With the state-owned Power Construction Corporation of China, GE is looking at building power plants and grids in African nations such as Nigeria and Kenya.
It has also formed partnerships with the mainland’s US$54.5 billion Silk Road infrastructure fund and state-owned China Export and Credit Insurance to offer financing services to replenish power plant constructions.
“Worldwide, since 1 billion people have no access to electric power yet, the scale of business is huge,” said Duan.
“We want to share the profits with the Chinese EPC companies and diversify risks among us in the whole process of building.”
Despite facing stronger competition in China, their experience, business know-how and footprints outside the mainland remain valuable assets for Chinese companies that look to globalise their operations amid increasing financial and manufacturing might.
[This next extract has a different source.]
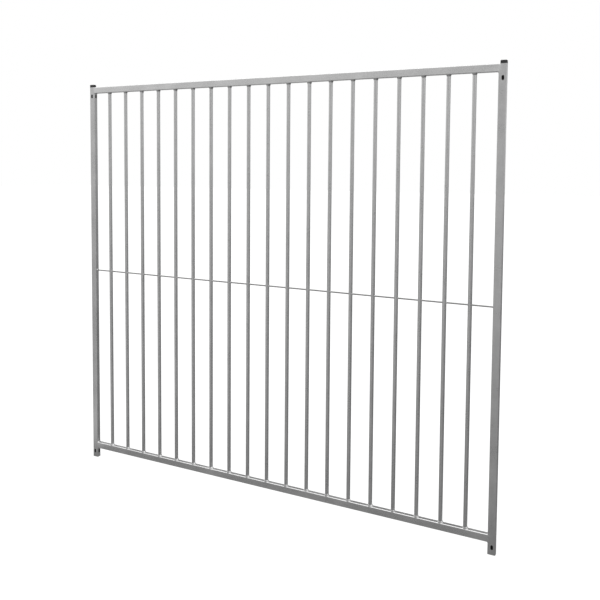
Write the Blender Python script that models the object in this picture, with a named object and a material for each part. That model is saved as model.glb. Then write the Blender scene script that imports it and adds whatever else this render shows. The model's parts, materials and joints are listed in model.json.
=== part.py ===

“Asset allocation around the globe is an irreversible trend for Chinese businesses,” said Zhang Zhiqian, deputy head of China Jianyin Investment’s research institute. “They need experience to do investment at the proper time, with an appropriate approach.”
GE’s businesses in China encompass power, health care, aviation and intelligent environment.
Last year, the company announced that it will expand its digital business on the mainland with the launch of a “digital foundry” in Shanghai, in line with the mainland’s Internet Plus strategy.
GE said it would form a tie-up with Huawei Technologies to develop smart machines as digital transformation in China ushered in a huge Internet of Things market that is expected to reach US$166 billion by 2020, according to GE vice chairman John Rice.
Internet of Things is the network of physical devices embedded with electronics, software, sensors and network connectivity that enable the objects to collect and exchange data.
GE is also a major supplier to China first large commercial jet C919. It provides engines and avionics systems to the narrow-bodied aircraft assembled by Commercial Aircraft Corporation of China.
Duan said GE would deepen its tie-up with Chinese manufacturers and suppliers to pursue expanded businesses in the fast-growing aviation market after a successful maiden flight of C919 early this month.
Comac is co-developing a wide-bodied aircraft with Russia’s United Aircraft Corporation (UAC) that is expected to have a first flight in 2022 with deliveries beginning as early as 2025.
“We are bullish about the China market,” said Duan. “It will be a market where we will continue to report dynamic growth.”
Duan said GE forecast orders from the Chinese market to top US$10 billion by 2020, which requires a double-digit annualised growth over the next three years.